One's first reaction to such studies is to wonder, if these results constitute "improvement" in Muslim thinking, whether it might not be better to conquer these countries now, while we can. Consider, however, the number of Muslims indicated who do not want a world whose only choice is between Osama Bin Laden or the Third Infantry Division. There's little point in hysterical reactions to those numbers; the only sane response is to recognize that they can increase, or decrease, and inquire how our actions can achieve one or the other result.

Besides, we can't "conquer" them all, or most of them, or even a few of them. We can defeat them militarily, so long as we can attack them in detail (one of my worst nightmares, thankfully fanciful, involved a simultaneous advance on U.S. units in Iraq by Iranian, Syrian, and Turkish forces). But we can't conquer them in any useful sense by force of arms. You see, ultimately the problem isn't that Muslim extremists are trying to kill us. Ultimately, the problem is why they're trying to kill us -- conquer that and we'll have made a bolder stroke for good than B-52s could ever make.
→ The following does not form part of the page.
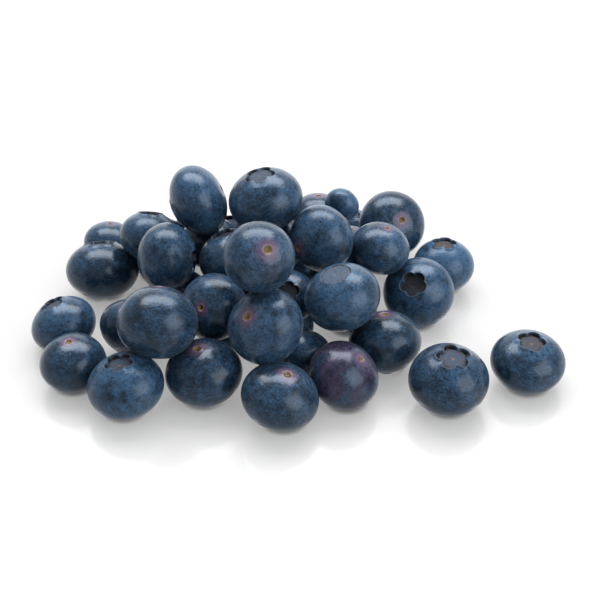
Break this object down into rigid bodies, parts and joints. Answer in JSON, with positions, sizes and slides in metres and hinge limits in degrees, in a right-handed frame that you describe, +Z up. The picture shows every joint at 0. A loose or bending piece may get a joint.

The Pew results indicate, at least to me, that there remains a window of dialogue between the West and Islam which, if properly exploited, can (I do not say "shall") produce two things. First, it can produce an Islamic self-story that accepts the existence of powerful, independent non-Muslim countries as a good (or at least benign) part of Allah's plan for humanity. Second, it can produce an increasing recognition among Muslims that Christianity and its civilizations are congruent with divine truth and, more gradually, a realization that Christianity is the true fulfillment of the hope which brings men to Islam in the first place.

That's the only solution which can protect the West. It can't occur in an atmosphere of warfare, coercion and revulsion, which is all the "clash of civilizations" perspective really has to offer. Is that kind of victory practicable over Islam? I think it's a certainty that too few among us are interested in the question.